Dynamic operation of distribution grids with the integration of photovoltaic systems and distribution static compensators considering network reconfiguration

The optimal operation of Distribution Networks (DNs) using network reconfiguration has become more critical in the modern power system due to the widespread use of Renewable Energy Sources (RESs) and the imbalance between load demand and energy provided by RESs. However, attaining the most efficient functioning while integrating RESs is a challenging endeavor due to the unpredictability of the electrical system and the complexities associated with network reconfiguration.

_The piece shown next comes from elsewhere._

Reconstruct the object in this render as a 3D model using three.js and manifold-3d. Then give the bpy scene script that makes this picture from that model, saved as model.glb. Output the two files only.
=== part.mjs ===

Integrating Distribution Static Compensators (D-STATCOMs) with network reconfiguration is powerful for improving voltage deviation reducing overall costs, and minimizing active power losses, while successfully accommodating the fluctuating characteristics of renewable energy sources. To tackle these difficulties, we offer the Horned Lizard Optimization Algorithm (HLOA), a new approach for optimizing the operation of DNs. The efficacy of HLOA is showcased on the IEEE 33-bus DN, to minimize costs, voltage deviations, real power losses, and emissions in the presence of unpredictable factors like photovoltaic (PV) uncertainties, price changes, and load demand. The analysis encompasses three case studies: one focused on optimizing operation solely with PV integration, another using both PV and D-STATCOM integration, and a third incorporating PV, D-STATCOMs, and network reconfiguration. The results indicate that the combination of PV, D-STATCOMs, and network reconfiguration significantly decreases overall cost by 45.6 %, real power losses are reduced by 66.3 %, and voltage variations are improved by 71.04 %. Emissions are mitigated by 36.72 % compared to the base case.